06 September 2009

Maida Vale/St John's Wood

On Friday afternoon we set off for Maida Vale. Our eventual goal was to meet up with our old friend Coreen, who is head of the American School in St John's Wood, but we figured we'd fit in a bit of gastronomic shopping first. Several years ago a friend who is a judge in San Francisco had alerted us to a wine tasting at a shop on Clifton Road; Cindy is an anglophile and had signed up to a news flash service on London events. Less extravagant than on our last pre-Christmas visit, we bought just one relatively modest bottle of pinot grigio (the pinot noirs that Michael really likes were too expensive) at The Winery and then explored the wonderful deli next door. In other words, this long-postponed rendezvous was also an excuse to treat ourselves to a few indulgences.

Click to read their "wine flu" sign; shop
may look a bit shabby, but its selection and prices aren't

Here's a view of the residential part of Clifton Street—rather different from Southwark Bridge Road:

This seems a good point to paste in a photo I forgot from our Tate to Tate boat trip the previous Monday. Michael says this must be the ship that he's always referring to in remarks like "When my ship comes in, we'll go on a wine tour in Brazil and Argentina." Previously he's said the ship is a rusting hulk in Bangalore, so the outlook seems to be brightening.

The deli, Raoul's, was terrific. We can't let years elapse again before we board a Jubilee or Bakerloo tube and head north. You do have to raise your eyebrows at potato salad that works out at £4 for a small container, but it was superb, like everything else we loaded up on. Coreen said we should also have stopped at nearby Baker & Spice for bread, croissants, and muffins. Another note to self: don't forget the organic deli across the street, where we bought a spinach & garlic dish, granola, seeded oatcakes, and unusually tasty potato chips.

There was a faculty gathering at one of Gordon Ramsay's gastropubs, The Warrington, due to finish around six. For those who haven't heard of GR, he's a famously profane chef, with several Michelin stars and television series to his name. The pub is housed in an old hotel-cum-brothel, now no doubt restored beyond its former glory.

Michael bought himself a pint of an Adnam's ale he'd never tried before and then the three of us wandered off to St John's Wood. We had a reasonable and tasty dinner at Sofra, a Turkish restaurant similar to one of our local favorites, Tas, and managed to pry out from Coreen what her extremely accomplished children are up to. Explaining that Tyler and Molly are "very hard workers," she revealed that her son had finished his post-Stanford Gates Fellowship at Cambridge and was now teaching in inner city schools in LA and Newark (the latter under the aegis of Cory Booker), while her daughter had snared a Fulbright after Harvard and spent the last year in Ireland, where she has fallen in love with an Irishman as well as the country she's been besotted with for years. Coreen's husband, a professor at Berkeley (civil engineering, Dad), died when he was in his forties and Coreen in her thirties, so we're looking at the results of single parenthood here.

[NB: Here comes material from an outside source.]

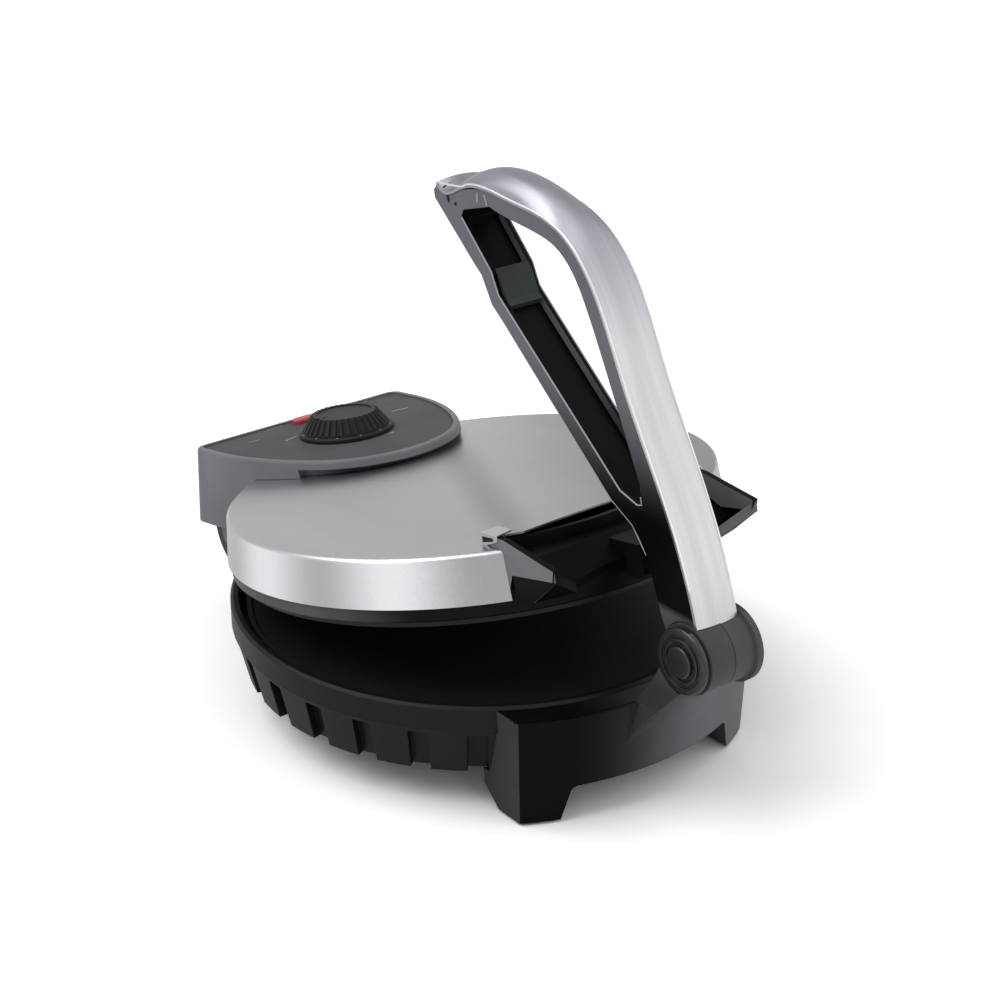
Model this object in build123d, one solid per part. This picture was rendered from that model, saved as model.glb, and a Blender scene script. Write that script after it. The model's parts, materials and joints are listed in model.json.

After dinner we strolled to take a look at the wonderful residence provided for the head of the school, which Coreen has managed to make cozy rather than austere. Her furniture from California has been supplemented by a few nice antiques, but the main addition to her goods & chattels has been two lovely paintings by Vanessa Whitehouse. She has one seascape and one orchard scene. Go to this link for an idea of what the oils look like: http://www.quantumart.co.uk/artists/vanessa-whitehouse.html. Two of the sold canvases might even be hers; they certainly look like those we admired.

Another of Coreen's treasures is this photograph from the Obamas' visit to London. The American embassy wasn't big enough to host 1000 people, but the school was. Coreen is on the right.